GOAL OF THE EXERCISE
Within the material below, find each line bearing the word "depsgraph" and present it.

INFORMATION SUPPLIED
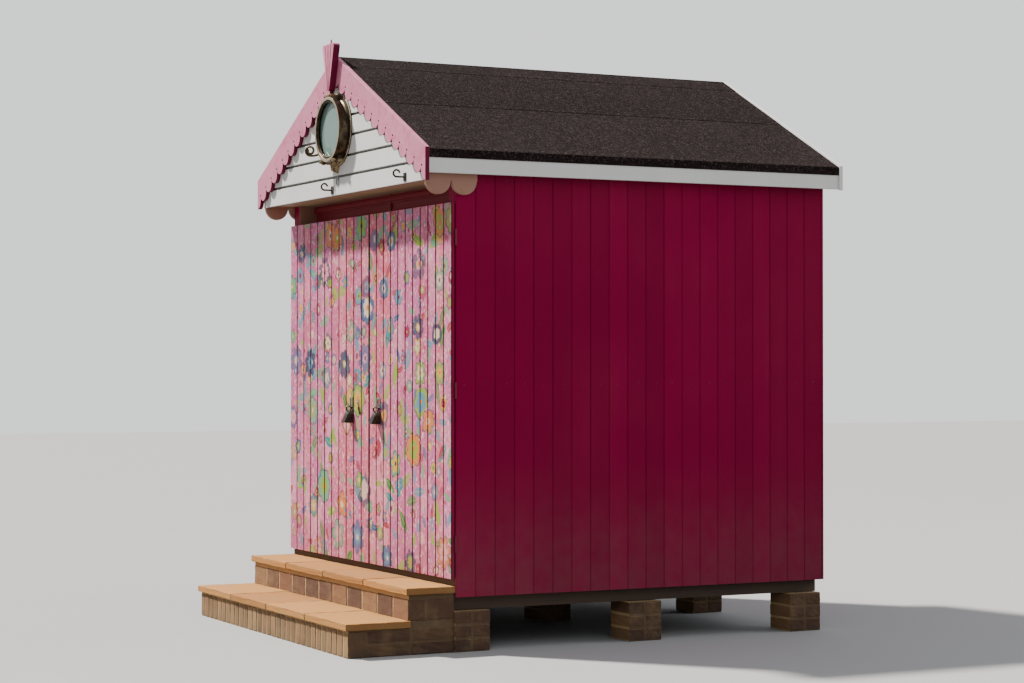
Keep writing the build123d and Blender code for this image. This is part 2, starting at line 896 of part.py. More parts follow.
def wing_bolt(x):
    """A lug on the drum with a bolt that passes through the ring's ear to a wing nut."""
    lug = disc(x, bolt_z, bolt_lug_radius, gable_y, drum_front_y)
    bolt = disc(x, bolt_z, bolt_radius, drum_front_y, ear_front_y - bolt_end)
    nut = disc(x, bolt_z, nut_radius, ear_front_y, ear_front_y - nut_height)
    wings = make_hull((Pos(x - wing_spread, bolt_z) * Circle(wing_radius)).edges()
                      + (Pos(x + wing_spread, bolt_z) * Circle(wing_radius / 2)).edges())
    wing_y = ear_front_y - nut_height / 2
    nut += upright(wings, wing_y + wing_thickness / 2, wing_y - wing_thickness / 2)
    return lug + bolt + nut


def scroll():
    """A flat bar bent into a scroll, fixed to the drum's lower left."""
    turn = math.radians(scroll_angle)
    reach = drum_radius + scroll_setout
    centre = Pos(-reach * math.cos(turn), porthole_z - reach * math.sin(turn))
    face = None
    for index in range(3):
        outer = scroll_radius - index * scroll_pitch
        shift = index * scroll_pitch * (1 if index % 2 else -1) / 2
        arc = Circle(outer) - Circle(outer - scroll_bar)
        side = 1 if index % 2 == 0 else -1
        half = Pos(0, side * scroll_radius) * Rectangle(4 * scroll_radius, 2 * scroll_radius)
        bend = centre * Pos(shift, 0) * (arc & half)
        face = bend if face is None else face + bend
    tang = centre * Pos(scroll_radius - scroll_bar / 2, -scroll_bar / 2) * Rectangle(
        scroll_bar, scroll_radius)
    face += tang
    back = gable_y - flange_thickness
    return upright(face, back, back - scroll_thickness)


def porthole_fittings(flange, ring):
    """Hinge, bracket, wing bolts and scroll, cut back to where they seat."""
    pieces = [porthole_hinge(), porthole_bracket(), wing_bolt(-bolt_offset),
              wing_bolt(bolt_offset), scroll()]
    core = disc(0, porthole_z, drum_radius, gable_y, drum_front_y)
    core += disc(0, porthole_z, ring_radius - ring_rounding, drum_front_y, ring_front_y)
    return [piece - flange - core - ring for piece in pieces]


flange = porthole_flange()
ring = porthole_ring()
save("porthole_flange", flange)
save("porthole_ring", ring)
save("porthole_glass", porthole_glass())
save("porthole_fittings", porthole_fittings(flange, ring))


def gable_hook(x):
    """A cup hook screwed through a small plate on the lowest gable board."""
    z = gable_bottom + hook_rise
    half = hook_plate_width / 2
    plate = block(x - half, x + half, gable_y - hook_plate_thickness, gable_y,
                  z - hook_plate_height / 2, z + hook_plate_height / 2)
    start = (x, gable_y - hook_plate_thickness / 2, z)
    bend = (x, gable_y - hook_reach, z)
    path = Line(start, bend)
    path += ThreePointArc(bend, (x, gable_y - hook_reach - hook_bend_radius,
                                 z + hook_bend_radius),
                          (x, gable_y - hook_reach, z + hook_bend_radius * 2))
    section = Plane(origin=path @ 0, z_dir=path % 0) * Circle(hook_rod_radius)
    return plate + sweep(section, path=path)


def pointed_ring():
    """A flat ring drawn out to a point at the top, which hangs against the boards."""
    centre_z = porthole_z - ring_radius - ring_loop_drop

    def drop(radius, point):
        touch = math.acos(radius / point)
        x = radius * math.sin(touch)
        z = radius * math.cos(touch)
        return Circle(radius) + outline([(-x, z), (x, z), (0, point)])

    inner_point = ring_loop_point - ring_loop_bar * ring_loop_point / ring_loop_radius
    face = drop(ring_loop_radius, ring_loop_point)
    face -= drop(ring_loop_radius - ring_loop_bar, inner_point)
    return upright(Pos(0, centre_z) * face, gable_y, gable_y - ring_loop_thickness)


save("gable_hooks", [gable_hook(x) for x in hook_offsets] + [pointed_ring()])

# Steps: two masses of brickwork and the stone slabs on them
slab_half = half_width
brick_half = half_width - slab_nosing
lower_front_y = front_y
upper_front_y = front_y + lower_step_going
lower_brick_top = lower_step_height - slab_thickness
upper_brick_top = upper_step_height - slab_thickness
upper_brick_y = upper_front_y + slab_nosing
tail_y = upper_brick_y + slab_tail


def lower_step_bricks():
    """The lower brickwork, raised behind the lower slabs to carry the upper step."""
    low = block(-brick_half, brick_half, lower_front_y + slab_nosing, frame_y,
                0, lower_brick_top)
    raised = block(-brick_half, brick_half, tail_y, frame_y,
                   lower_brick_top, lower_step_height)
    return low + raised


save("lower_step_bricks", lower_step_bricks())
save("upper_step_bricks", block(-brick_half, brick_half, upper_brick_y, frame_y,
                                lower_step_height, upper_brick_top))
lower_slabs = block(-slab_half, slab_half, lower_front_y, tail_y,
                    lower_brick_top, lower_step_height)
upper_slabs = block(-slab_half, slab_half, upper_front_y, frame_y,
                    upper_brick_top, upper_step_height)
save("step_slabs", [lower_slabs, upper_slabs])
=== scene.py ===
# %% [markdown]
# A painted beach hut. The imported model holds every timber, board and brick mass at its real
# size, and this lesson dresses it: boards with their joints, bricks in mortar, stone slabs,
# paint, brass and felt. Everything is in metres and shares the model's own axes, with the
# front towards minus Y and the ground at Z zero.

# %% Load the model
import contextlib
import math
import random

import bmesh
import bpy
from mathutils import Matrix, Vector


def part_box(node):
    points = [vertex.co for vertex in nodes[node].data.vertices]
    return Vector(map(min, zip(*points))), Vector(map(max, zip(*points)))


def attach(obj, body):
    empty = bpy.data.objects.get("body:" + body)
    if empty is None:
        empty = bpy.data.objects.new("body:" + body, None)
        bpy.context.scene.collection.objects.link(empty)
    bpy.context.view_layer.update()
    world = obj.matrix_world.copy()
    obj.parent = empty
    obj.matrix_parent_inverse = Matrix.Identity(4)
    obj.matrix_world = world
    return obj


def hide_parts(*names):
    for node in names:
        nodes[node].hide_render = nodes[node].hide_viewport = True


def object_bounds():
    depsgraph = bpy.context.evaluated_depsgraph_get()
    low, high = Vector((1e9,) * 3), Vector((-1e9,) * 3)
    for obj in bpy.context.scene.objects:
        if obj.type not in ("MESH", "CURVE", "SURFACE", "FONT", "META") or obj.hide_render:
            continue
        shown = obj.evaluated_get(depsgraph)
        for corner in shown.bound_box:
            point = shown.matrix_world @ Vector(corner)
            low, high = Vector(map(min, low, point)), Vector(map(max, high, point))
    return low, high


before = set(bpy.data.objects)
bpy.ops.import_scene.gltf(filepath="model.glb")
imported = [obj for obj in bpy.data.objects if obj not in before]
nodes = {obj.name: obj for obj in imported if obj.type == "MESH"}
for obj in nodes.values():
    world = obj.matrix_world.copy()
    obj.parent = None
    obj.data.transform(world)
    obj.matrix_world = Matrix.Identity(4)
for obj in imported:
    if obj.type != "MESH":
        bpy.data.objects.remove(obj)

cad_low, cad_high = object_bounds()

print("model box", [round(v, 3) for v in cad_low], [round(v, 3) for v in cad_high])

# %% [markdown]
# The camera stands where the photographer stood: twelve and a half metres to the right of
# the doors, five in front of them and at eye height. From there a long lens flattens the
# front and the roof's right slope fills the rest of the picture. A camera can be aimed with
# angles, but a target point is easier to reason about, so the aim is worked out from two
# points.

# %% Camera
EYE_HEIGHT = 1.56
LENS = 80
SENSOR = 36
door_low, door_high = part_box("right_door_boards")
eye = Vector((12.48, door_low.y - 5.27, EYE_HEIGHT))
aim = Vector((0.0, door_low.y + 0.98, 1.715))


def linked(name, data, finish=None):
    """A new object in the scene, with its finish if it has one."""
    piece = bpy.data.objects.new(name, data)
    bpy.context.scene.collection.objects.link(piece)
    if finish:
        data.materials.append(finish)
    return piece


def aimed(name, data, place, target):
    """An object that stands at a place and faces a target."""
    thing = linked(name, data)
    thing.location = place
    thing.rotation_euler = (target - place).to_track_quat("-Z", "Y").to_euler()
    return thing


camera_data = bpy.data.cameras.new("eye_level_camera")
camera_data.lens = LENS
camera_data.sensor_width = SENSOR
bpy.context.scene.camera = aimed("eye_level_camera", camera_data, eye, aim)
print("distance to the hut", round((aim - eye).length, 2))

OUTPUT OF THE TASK
    depsgraph = bpy.context.evaluated_depsgraph_get()
        shown = obj.evaluated_get(depsgraph)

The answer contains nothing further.